La economía, como la naturaleza, respira en ciclos. Expansión, auge, recesión y recuperación son las cuatro estaciones que rigen el pulso de las naciones. En los periodos de bonanza, crece la inversión, aumenta el empleo y el consumo se dispara. Pero, inevitablemente, llega un punto de saturación: los precios suben, el crédito se encarece y el sistema se enfría. La historia económica es, en buena medida, una sucesión de estos vaivenes.
Los economistas han intentado durante siglos comprender sus causas. Algunos, como Keynes, defendieron la intervención estatal para suavizar las crisis mediante el gasto público; otros, más liberales, apostaron por dejar que el mercado se autorregule. Lo cierto es que ninguna economía es inmune a los altibajos, aunque unas los sufran con más dramatismo que otras.
En la actualidad, los ciclos parecen acelerarse.
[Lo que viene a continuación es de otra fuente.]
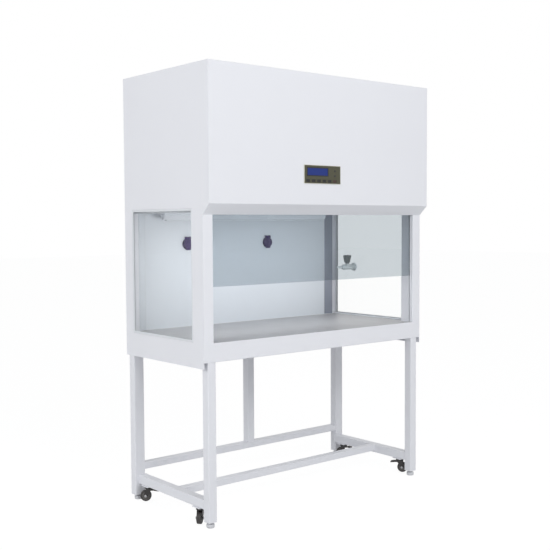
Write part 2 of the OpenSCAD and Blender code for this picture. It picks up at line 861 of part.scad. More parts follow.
module socket_lid(x) {
    color(socket_purple) {
        translate([x, wall_y - 6.3, socket_z]) rotate([90, 0, 0]) difference() {
            union() {
                cylinder(r = socket_r - 1, h = 4);
                translate([0, 0, 4]) cylinder(r1 = socket_r - 1, r2 = socket_r - 5, h = 4);
            }
            translate([-25, socket_r - 10, -1]) cube([50, 20, 12]);
        }
        // Barrel and pin
        translate([x, lid_y, lid_z]) rotate([0, 90, 0]) {
            translate([0, 0, -8.7]) cylinder(r = 4, h = 17.4);
            translate([0, 0, -12.6]) cylinder(r = lid_pin_r, h = 25.2);
        }
        box(x - 8.7, x + 8.7, wall_y - 12.5, wall_y - 6.3, socket_z + socket_r - 12, lid_z);
    }
}

module left_socket_lid() { socket_lid(left_socket_x); }
module right_socket_lid() { socket_lid(right_socket_x); }

// Gas tap through the right window, its nozzle pointing into the chamber
module gas_tap() {
    color([0.75, 0.76, 0.77]) translate([tap_x, tap_cy, tap_z]) {
        rotate([0, -90, 0]) rotate_extrude() polygon([[0, 0], [20, 0], [20, 7], [17, 10],
            [tap_r - 2, 10], [tap_r - 2, 20], [tap_r, 22], [tap_r, 78], [tap_r - 3, 84],
            [6.5, 86], [4.5, 90], [4.5, 94], [6, 98], [4.5, 104], [6, 108], [4.5, 114],
            [5.6, 118], [4, tap_l], [0, tap_l]]);
        rotate([0, 90, 0]) cylinder(r = 9.8, h = glass_t + 4);
        translate([glass_t, 0, 0]) rotate([0, 90, 0]) cylinder(r = 15, h = 4, $fn = 6);
        translate([knob_x - tap_x, 0, 0]) cylinder(r = 8, h = tap_r + 4);
        translate([knob_x - tap_x, 0, 0]) cylinder(r = 3.5, h = tap_r + 20);
    }
}

module gas_knob() {
    lobes = 6;
    color([0.22, 0.23, 0.22]) translate([knob_x, tap_cy, knob_z]) difference() {
        union() {
            cylinder(r = knob_r * 0.5, h = knob_h * 0.14);
            translate([0, 0, knob_h * 0.14])
                cylinder(r1 = knob_r * 0.7, r2 = knob_r * 0.96, h = knob_h * 0.62);
            translate([0, 0, knob_h * 0.76]) cylinder(r = knob_r, h = knob_h * 0.18);
            translate([0, 0, knob_h * 0.94]) cylinder(r1 = knob_r, r2 = knob_r - 3, h = knob_h * 0.06);
        }
        translate([0, 0, -1]) cylinder(r = 3.5 + run_clear, h = 18);
        for (i = [0 : lobes - 1]) rotate(i * 360 / lobes)
            translate([knob_r + 3, 0, knob_h * 0.4]) cylinder(r = 5, h = knob_h);
    }
}

// The power inlet, flush in the back cover
module power_inlet() {
    color([0.12, 0.12, 0.13]) translate([inlet_x, back_y, inlet_z + inlet_h / 2]) difference() {
        box(-inlet_w / 2, inlet_w / 2, -18, 0, -inlet_h / 2, inlet_h / 2);
        box(-inlet_w / 2 + 3, inlet_w / 2 - 3, -14, 1, -inlet_h / 2 + 3, inlet_h / 2 - 3);
    }
}

// Stand: one welded end, with its two legs, its top rail, its side bar and the castor plates
module leg_with_nut(x, y, w) {
    difference() {
        union() {
            translate([x, y, foot_h]) tube(w, leg, slab_z - foot_h);
            translate([x, y, foot_h]) linear_extrude(4) rounded_square(w, leg, tube_r);
            translate([x + w / 2, y + leg / 2, foot_h + 4 - eps]) cylinder(r = stem_r + 5, h = 16);
        }
        translate([x + w / 2, y + leg / 2, foot_h - 1]) cylinder(r = stem_r + 2 * run_clear, h = 24);
    }
}

module end_frame() {
    leg_with_nut(-leg_x, leg_y, leg);
    leg_with_nut(-inner_w, rear_leg_y, rear_leg_w);
    translate([-leg_x, bar_y0, slab_z - leg]) tube_y(leg, leg, rear_leg_y - bar_y0);
    translate([-leg_x, bar_y0, side_bar_z]) tube_y(leg, leg, rear_leg_y - bar_y0);
    for (y = [front_castor_y, rear_castor_y]) translate([-castor_x, y, 0]) {
        box(-plate_w / 2, plate_w / 2, -plate_w / 2, plate_w / 2, side_bar_z - plate_t, side_bar_z);
        translate([0, 0, head_z0 - 0.5]) cylinder(r = kingpin_r, h = side_bar_z - head_z0);
        translate([0, 0, head_z0 - 3.3]) cylinder(r = 8, h = 3);
    }
}

module left_end_frame() {
    color(steel_white) end_frame();
}

module right_end_frame() {
    color(steel_white) mirrored(true) end_frame();
}

module front_rail() {
    x = leg_x - leg;
    color(steel_white) translate([-x, leg_y, slab_z - leg]) tube_x(leg, leg, 2 * x);
}

module rear_frame() {
    x = inner_w - rear_leg_w;
    color(steel_white) {
        translate([-x, rear_leg_y, slab_z - leg]) tube_x(leg, leg, 2 * x);
        translate([-x, rear_leg_y, rear_bar_z]) tube_x(leg, bar_h, 2 * x);
        translate([mid_post_x - leg / 2, rear_leg_y, rear_bar_z + bar_h])
            tube(leg, leg, slab_z - leg - rear_bar_z - bar_h);
    }
}

module cross_bar() {
    x = leg_x - leg;
    color(steel_white) translate([-x, post_y + cross_y, cross_z]) tube_x(leg, bar_h, 2 * x);
}

// Castors, modelled with the swivel axis at x = y = 0 and the wheel trailing along +X
module fork_shape() {
    difference() {
        union() {
            translate([0, 0, head_z0]) cylinder(r = head_r, h = head_z1 - head_z0);
            for (s = [-1, 1])
                translate([0, s > 0 ? cheek_in + cheek_t : -cheek_in, 0]) rotate([90, 0, 0])
                    linear_extrude(cheek_t) hull() {
                        translate([-11, head_z0]) square([24, 3]);
                        translate([castor_trail, axle_z]) circle(axle_r + 5, $fn = 32);
                        translate([pivot_x, pivot_z]) circle(pedal_pin_r + 3, $fn = 32);
                    }
        }
        translate([0, 0, head_z0 - 1]) cylinder(r = kingpin_r + run_clear, h = 20);
        translate([pivot_x, 30, pivot_z]) rotate([90, 0, 0])
            cylinder(r = pedal_pin_r + run_clear, h = 60);
    }
    translate([castor_trail, cheek_in + cheek_t + 1, axle_z]) rotate([90, 0, 0])
        cylinder(r = axle_r, h = 2 * (cheek_in + cheek_t + 1));
    for (s = [-1, 1])
        translate([castor_trail, s > 0 ? cheek_in + cheek_t + 2 : -cheek_in - cheek_t, axle_z])
            rotate([90, 0, 0]) cylinder(r = axle_r + 2, h = 2);
}

module wheel_shape() {
    tread = wheel_w / 2;
    hub = wheel_w / 2 + 0.3;
    translate([castor_trail, 0, axle_z]) rotate([90, 0, 0]) rotate_extrude($fn = 64)
        polygon([[axle_r + run_clear, -hub], [axle_r + 5, -hub], [axle_r + 6, -tread + 3],
            [wheel_r - 6, -tread + 3], [wheel_r - 5, -tread], [wheel_r - 2, -tread],
            [wheel_r, -tread + 3], [wheel_r, tread - 3], [wheel_r - 2, tread],
            [wheel_r - 5, tread], [wheel_r - 6, tread - 3], [axle_r + 6, tread - 3],
            [axle_r + 5, hub], [axle_r + run_clear, hub]]);
}

module pedal_shape() {
    lobe_w = cheek_in - 0.4;
    toe = pedal_reach + pivot_x;
    translate([pivot_x, 0, pivot_z]) mirror([1, 0, 0]) {
        rotate([90, 0, 0]) translate([0, 0, -cheek_in - cheek_t - 0.5])
            cylinder(r = pedal_pin_r, h = 2 * (cheek_in + cheek_t) + 1);
        translate([1.2, 0, -0.8]) rotate([90, 0, 0]) translate([0, 0, -lobe_w])
            cylinder(r = lobe_r, h = 2 * lobe_w);
        translate([0, lobe_w, 0]) rotate([90, 0, 0]) linear_extrude(2 * lobe_w)
            polygon([[-2, 1], [-1, 4], [toe * 0.5, 4], [toe * 0.5, 0], [2, -1]]);
        translate([0, lobe_w + 2, 0]) rotate([90, 0, 0]) linear_extrude(2 * lobe_w + 4)
            polygon([[toe * 0.42, 4], [toe * 0.72, 3], [toe, -1], [toe - 1, -3.5],
                [toe * 0.7, 0], [toe * 0.42, 0.5]]);
    }
}

module at_castor(right, rear, turn) {
    translate([right ? castor_x : -castor_x, rear ? rear_castor_y : front_castor_y, 0])
        rotate(turn) children();
}

module fork(right, rear, turn) {
    color(castor_black) at_castor(right, rear, turn) fork_shape();
}

module wheel(right, rear, turn) {
    color(castor_black) at_castor(right, rear, turn) wheel_shape();
}

module pedal(right, rear, turn) {
    color(castor_black) at_castor(right, rear, turn) pedal_shape();
}

module front_left_fork() { fork(false, false, front_left_turn); }
module front_left_wheel() { wheel(false, false, front_left_turn); }
module front_left_pedal() { pedal(false, false, front_left_turn); }
module front_right_fork() { fork(true, false, front_right_turn); }
module front_right_wheel() { wheel(true, false, front_right_turn); }
module front_right_pedal() { pedal(true, false, front_right_turn); }
module rear_left_fork() { fork(false, true, rear_left_turn); }
module rear_left_wheel() { wheel(false, true, rear_left_turn); }
module rear_left_pedal() { pedal(false, true, rear_left_turn); }
module rear_right_fork() { fork(true, true, rear_right_turn); }
module rear_right_wheel() { wheel(true, true, rear_right_turn); }
module rear_right_pedal() { pedal(true, true, rear_right_turn); }

// A levelling foot: a rounded cup on the floor and a stem up into the leg
module foot(x, y) {
    color([0.55, 0.56, 0.57]) translate([x, y, 0]) {
        rotate_extrude() polygon([[0, 0], [pad_r - 4, 0], [pad_r - 1.2, 2], [pad_r, 5],
            [pad_r, foot_h - 11], [pad_r - 1.5, foot_h - 8.5], [stem_r + 3, foot_h - 7.5],
            [0, foot_h - 7.5]]);
        cylinder(r = stem_r, h = foot_h + 34);
    }
}

front_foot_x = leg_x - leg / 2;
rear_foot_x = inner_w - rear_leg_w / 2;
front_foot_y = leg_y + leg / 2;
rear_foot_y = rear_leg_y + leg / 2;

module front_left_foot() { foot(-front_foot_x, front_foot_y); }
module front_right_foot() { foot(front_foot_x, front_foot_y); }
module rear_left_foot() { foot(-rear_foot_x, rear_foot_y); }
module rear_right_foot() { foot(rear_foot_x, rear_foot_y); }

left_side_panel();
right_side_panel();
left_front_post();
right_front_post();
back_cover();
back_wall();
front_apron();
worktop();
roof_panel();
front_cover();
left_glass();
right_glass();
window_gaskets();
sash_glass();
sash_guides();
hepa_filter();
diffuser_screen();
plenum_box();
blower_housing();
blower_motor();
impeller();
prefilter();
lamp_fixture();
uv_tube();
panel_bezel();
display();
key_1();
key_2();
key_3();
key_4();
key_5();
key_6();
control_box();
sockets();
left_socket_lid();
right_socket_lid();
gas_tap();
gas_knob();
power_inlet();
left_end_frame();
right_end_frame();
front_rail();
rear_frame();
cross_bar();
front_left_fork();
front_left_wheel();
front_left_pedal();
front_right_fork();
front_right_wheel();
front_right_pedal();
rear_left_fork();
rear_left_wheel();
rear_left_pedal();
rear_right_fork();
rear_right_wheel();
rear_right_pedal();
front_left_foot();
front_right_foot();
rear_left_foot();
rear_right_foot();
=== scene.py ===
# %% [markdown]
# # A laminar flow hood, dressed in Blender
# A laminar flow hood is a clean bench. A blower in the top presses room air through a paper
# filter, and the clean air falls over the worktop. This lesson takes the hood's solids from the
# drawing program, gives every one a finish, adds the small parts that the eye looks for, and
# lights the whole as a catalogue would.

# %% The frame
import json
import math
import bpy
from mathutils import Matrix, Vector


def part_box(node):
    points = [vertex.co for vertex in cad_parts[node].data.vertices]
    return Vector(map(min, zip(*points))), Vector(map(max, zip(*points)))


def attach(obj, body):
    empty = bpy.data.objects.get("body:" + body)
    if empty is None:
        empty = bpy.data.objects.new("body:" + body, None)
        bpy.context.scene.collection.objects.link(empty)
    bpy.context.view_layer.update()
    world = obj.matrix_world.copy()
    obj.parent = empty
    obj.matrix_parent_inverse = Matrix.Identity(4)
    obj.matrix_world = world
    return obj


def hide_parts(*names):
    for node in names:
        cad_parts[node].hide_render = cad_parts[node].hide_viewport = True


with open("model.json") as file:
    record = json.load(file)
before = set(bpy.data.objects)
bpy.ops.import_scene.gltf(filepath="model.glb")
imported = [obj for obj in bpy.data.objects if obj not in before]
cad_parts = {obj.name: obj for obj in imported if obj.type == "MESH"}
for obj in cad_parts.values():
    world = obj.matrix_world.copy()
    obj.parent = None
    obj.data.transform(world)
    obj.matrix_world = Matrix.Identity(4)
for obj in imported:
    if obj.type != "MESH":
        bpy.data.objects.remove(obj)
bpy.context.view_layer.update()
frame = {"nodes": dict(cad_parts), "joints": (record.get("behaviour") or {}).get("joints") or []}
nodes = frame["nodes"]
joints = {j["name"]: j for j in frame["joints"]}
print("solids:", len(nodes), "joints:", len(joints))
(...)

La globalización, la especulación financiera y la interdependencia entre países han hecho que una crisis local pueda propagarse con la rapidez de un virus. Lo vimos en 2008 y, en menor medida, tras la pandemia. La economía mundial está más conectada que nunca, pero también más vulnerable. Comprender los ciclos no es solo tarea de expertos: nos permite anticipar riesgos, valorar las señales de alarma y, sobre todo, entender que la prosperidad —como todo en la vida— necesita equilibrio y prudencia para sostenerse.